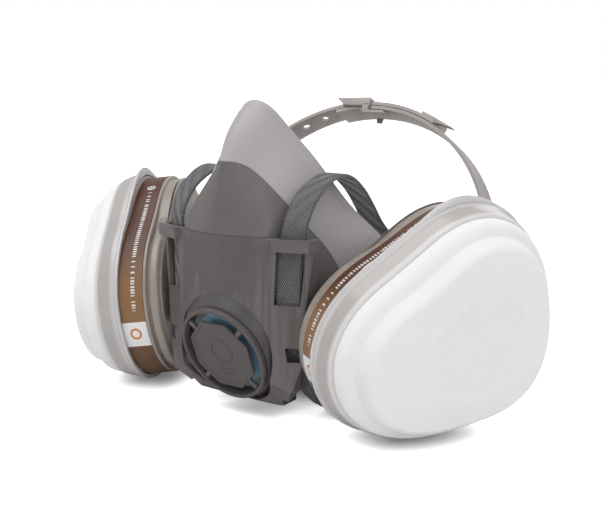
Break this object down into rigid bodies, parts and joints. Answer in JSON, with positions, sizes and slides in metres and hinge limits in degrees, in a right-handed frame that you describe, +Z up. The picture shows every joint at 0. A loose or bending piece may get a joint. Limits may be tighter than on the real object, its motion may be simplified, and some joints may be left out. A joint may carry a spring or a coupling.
{
  "type": "half-mask respirator",
  "caption": "Reusable half-mask respirator with bayonet gas cartridges, clip-on prefilters, a guarded exhalation valve and an elastic head harness.",
  "frame": {"origin": "on the table in the centre plane of the mask, level with the cartridge lip centres; the row stands as it rests on the table", "axes": "+X across the face to the wearer's left, -Y the way the mask looks, +Z up"},
  "size_m": [0.2262, 0.1535, 0.128],
  "materials": {
    "seal_elastomer": "satin light grey elastomer",
    "shell_plastic": "satin dark grey",
    "cover_plastic": "fine matt warm dark grey",
    "collar_plastic": "satin dark grey",
    "flap_silicone": "satin blue",
    "flap_clear": "milky silicone",
    "port_plastic": "satin grey",
    "gasket_rubber": "matt black",
    "case_plastic": "semi-gloss taupe grey",
    "carbon": "granular",
    "felt": "soft felt",
    "label_film": "glossy brown film",
    "filter_felt": "soft white nonwoven",
    "retainer_clear": "milky translucent",
    "webbing": "herringbone elastic webbing",
    "band_plastic": "satin grey",
    "rivet_plastic": "satin grey",
    "clip_plastic": "matt dark grey"
  },
  "bodies": {
    "mask": {"face_seal": "seal_elastomer", "nose_shell": "shell_plastic", "front_cover": "cover_plastic", "valve_collar": "collar_plastic", "valve_seat": "port_plastic", "inlet_port_left": "port_plastic", "inlet_port_right": "port_plastic", "port_gasket_left": "gasket_rubber", "port_gasket_right": "gasket_rubber", "elastic_strap_left": "webbing", "elastic_strap_right": "webbing"},
    "exhalation_flap": {"exhalation_flap": "flap_silicone"},
    "valve_guard": {"valve_guard": "cover_plastic"},
    "inhalation_flap_left": {"inhalation_flap_left": "flap_clear"},
    "inhalation_flap_right": {"inhalation_flap_right": "flap_clear"},
    "cartridge_left": {"cartridge_case_left": "case_plastic", "cartridge_grille_left": "case_plastic", "carbon_bed_left": "carbon", "dust_felts_left": "felt", "cartridge_label_left": "label_film"},
    "cartridge_right": {"cartridge_case_right": "case_plastic", "cartridge_grille_right": "case_plastic", "carbon_bed_right": "carbon", "dust_felts_right": "felt", "cartridge_label_right": "label_film"},
    "retainer_left": {"pad_retainer_left": "retainer_clear", "prefilter_pad_left": "filter_felt"},
    "retainer_right": {"pad_retainer_right": "retainer_clear", "prefilter_pad_right": "filter_felt"},
    "cradle": {"crown_band_left": "band_plastic", "crown_band_right": "band_plastic", "rear_band": "band_plastic", "cradle_rivet_left": "rivet_plastic", "cradle_rivet_right": "rivet_plastic"},
    "crown_slider": {"crown_slider": "band_plastic"},
    "neck_hook": {"neck_hook": "clip_plastic"},
    "neck_loop": {"neck_loop": "clip_plastic"}
  },
  "joints": [
    {"name": "cartridge_left_twist", "type": "hinge", "parent": "mask", "child": "cartridge_left", "pos_m": [-0.07044, -0.01063, 0.0435], "axis": [-0.8786, -0.4593, -0.1305], "range_deg": [0, 45]},
    {"name": "cartridge_right_twist", "type": "hinge", "parent": "mask", "child": "cartridge_right", "pos_m": [0.07044, -0.01063, 0.0435], "axis": [0.8786, -0.4593, -0.1305], "range_deg": [0, 45]},
    {"name": "retainer_left_pull", "type": "slide", "parent": "cartridge_left", "child": "retainer_left", "axis": [-0.8786, -0.4593, -0.1305], "range_m": [0, 0.015]},
    {"name": "retainer_right_pull", "type": "slide", "parent": "cartridge_right", "child": "retainer_right", "axis": [0.8786, -0.4593, -0.1305], "range_m": [0, 0.015]},
    {"name": "exhalation_flap_lift", "type": "slide", "parent": "mask", "child": "exhalation_flap", "axis": [0, -0.9323, -0.3616], "range_m": [0, 0.0015]},
    {"name": "valve_guard_pull", "type": "slide", "parent": "mask", "child": "valve_guard", "axis": [0, -0.9323, -0.3616], "range_m": [0, 0.012]},
    {"name": "inhalation_flap_left_lift", "type": "slide", "parent": "mask", "child": "inhalation_flap_left", "axis": [0.8786, 0.4593, 0.1305], "range_m": [0, 0.0012]},
    {"name": "inhalation_flap_right_lift", "type": "slide", "parent": "mask", "child": "inhalation_flap_right", "axis": [-0.8786, 0.4593, 0.1305], "range_m": [0, 0.0012]},
    {"name": "cradle_swing", "type": "hinge", "parent": "mask", "child": "cradle", "pos_m": [0, 0.0467, 0.0653], "axis": [1, 0, 0], "range_deg": [-10, 30]},
    {"name": "crown_slider_slide", "type": "hinge", "parent": "cradle", "child": "crown_slider", "pos_m": [0, 0.0396, 0.0515], "axis": [0, -0.891, 0.454], "range_deg": [-7, 7]},
    {"name": "neck_hook_tilt", "type": "hinge", "parent": "mask", "child": "neck_hook", "pos_m": [-0.024, 0.066, 0.003], "axis": [0.8387, -0.5446, 0], "range_deg": [0, 60]},
    {"name": "neck_loop_tilt", "type": "hinge", "parent": "mask", "child": "neck_loop", "pos_m": [0.024, 0.066, 0.003], "axis": [0.8387, 0.5446, 0], "range_deg": [0, 60]}
  ]
}
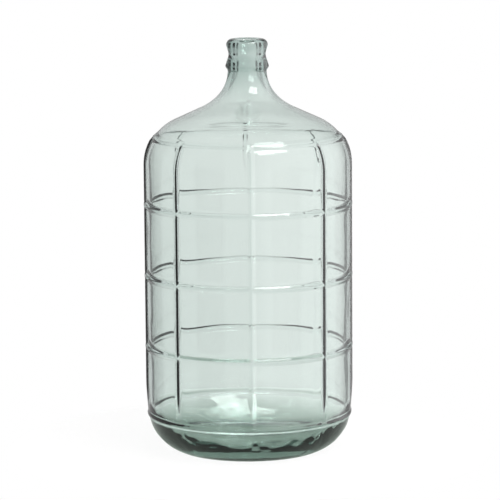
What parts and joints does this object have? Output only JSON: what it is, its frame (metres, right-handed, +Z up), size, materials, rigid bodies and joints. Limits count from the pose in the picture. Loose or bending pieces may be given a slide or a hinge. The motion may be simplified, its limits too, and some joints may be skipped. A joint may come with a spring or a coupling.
{
  "type": "demijohn",
  "caption": "Clear glass demijohn with a ribbed round body, domed shoulder, narrow neck with a collar and rolled lip, and a pushed-up base.",
  "frame": {"origin": "middle of the base, on the plane the bottle stands on", "axes": "+Z up the bottle's axis to the mouth, -Y to the viewer"},
  "size_m": [0.2589, 0.259, 0.5125],
  "materials": {
    "glass": "clear gloss, faint green tint"
  },
  "bodies": {
    "root": {"glass_bottle": "glass"}
  },
  "joints": []
}
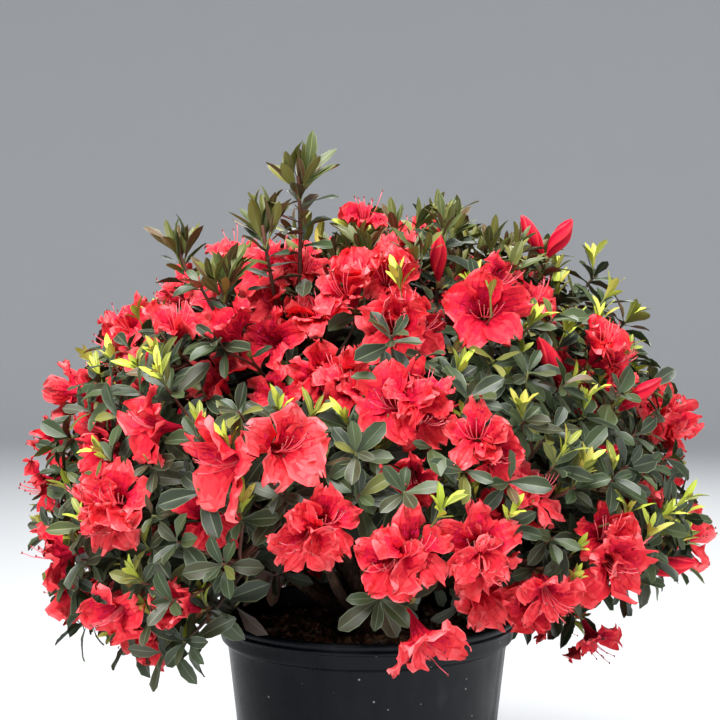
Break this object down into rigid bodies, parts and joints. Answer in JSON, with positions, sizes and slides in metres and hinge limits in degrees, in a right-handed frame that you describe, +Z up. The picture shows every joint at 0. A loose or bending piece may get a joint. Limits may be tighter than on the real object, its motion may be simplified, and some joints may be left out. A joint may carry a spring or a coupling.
{
  "type": "potted azalea shrub",
  "caption": "Low, wide-domed evergreen azalea in full red flower, many-stemmed from a short stump, growing in a round tapered black nursery pot.",
  "frame": {"origin": "middle of the pot's flat underside, on the ground", "axes": "+Z up; -Y towards the side the shrub is seen from; +X to the right from there"},
  "size_m": [0.6634, 0.6648, 0.6838],
  "materials": {
    "pot_plastic": "black, satin, dusty",
    "potting_mix": "coarse composted bark",
    "bark": "thin grey-brown bark",
    "foliage": "leaves and petals"
  },
  "bodies": {
    "root": {"pot": "pot_plastic", "potting_mix": "potting_mix", "stump": "bark", "bough_skirt_1": "bark", "bough_skirt_2": "bark", "bough_skirt_3": "bark", "bough_skirt_4": "bark", "bough_skirt_5": "bark", "bough_skirt_6": "bark", "bough_skirt_7": "bark", "bough_skirt_8": "bark", "bough_shoulder_1": "bark", "bough_shoulder_2": "bark", "bough_shoulder_3": "bark", "bough_shoulder_4": "bark", "bough_shoulder_5": "bark", "bough_top": "bark", "foliage_skirt_1": "foliage", "foliage_skirt_2": "foliage", "foliage_skirt_3": "foliage", "foliage_skirt_4": "foliage", "foliage_skirt_5": "foliage", "foliage_skirt_6": "foliage", "foliage_skirt_7": "foliage", "foliage_skirt_8": "foliage", "foliage_shoulder_1": "foliage", "foliage_shoulder_2": "foliage", "foliage_shoulder_3": "foliage", "foliage_shoulder_4": "foliage", "foliage_shoulder_5": "foliage", "foliage_top": "foliage"}
  },
  "joints": []
}
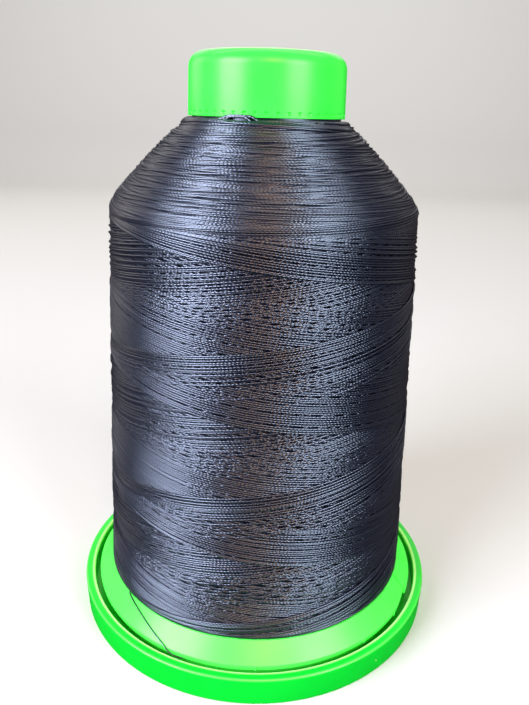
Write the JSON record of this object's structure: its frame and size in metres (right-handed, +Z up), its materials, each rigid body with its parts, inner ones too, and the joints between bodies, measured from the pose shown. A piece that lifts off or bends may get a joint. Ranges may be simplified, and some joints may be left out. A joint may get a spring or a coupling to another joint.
{
  "type": "spool of thread",
  "caption": "King-size spool of embroidery thread: wound navy thread on a green moulded core with a collar and flange, and a snap-fit base that pulls down to free the thread's end.",
  "frame": {"origin": "middle of the base, on the surface that the spool stands on", "axes": "+Z up along the spool's axis, from the base to the collar; -Y is the front, where the thread's tail crosses the skirt on the left"},
  "size_m": [0.07, 0.07, 0.102],
  "materials": {
    "core_plastic": "bright green translucent polypropylene, as moulded, with a soft gloss",
    "base_plastic": "deeper bright green polypropylene, as moulded, with a soft gloss",
    "thread": "navy trilobal polyester thread with a silky sheen, cross-wound"
  },
  "bodies": {
    "core": {"spool_core": "core_plastic", "thread_package": "thread", "outer_winding": "thread", "thread_tail": "thread"},
    "base": {"snap_base": "base_plastic"}
  },
  "joints": [
    {"name": "base_pull", "type": "slide", "parent": "core", "child": "base", "axis": [0, 0, -1], "range_m": [0, 0.004]}
  ]
}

☆ ☆ ☆ ☆ ☆ ☆ ☆

## What you will do
Go through the data and gather every line that holds "body".

## Answer to the task
  "caption": "Clear glass demijohn with a ribbed round body, domed shoulder, narrow neck with a collar and rolled lip, and a pushed-up base.",
Write the JSON record of this object's structure: its frame and size in metres (right-handed, +Z up), its materials, each rigid body with its parts, inner ones too, and the joints between bodies, measured from the pose shown. A piece that lifts off or bends may get a joint. Ranges may be simplified, and some joints may be left out. A joint may get a spring or a coupling to another joint.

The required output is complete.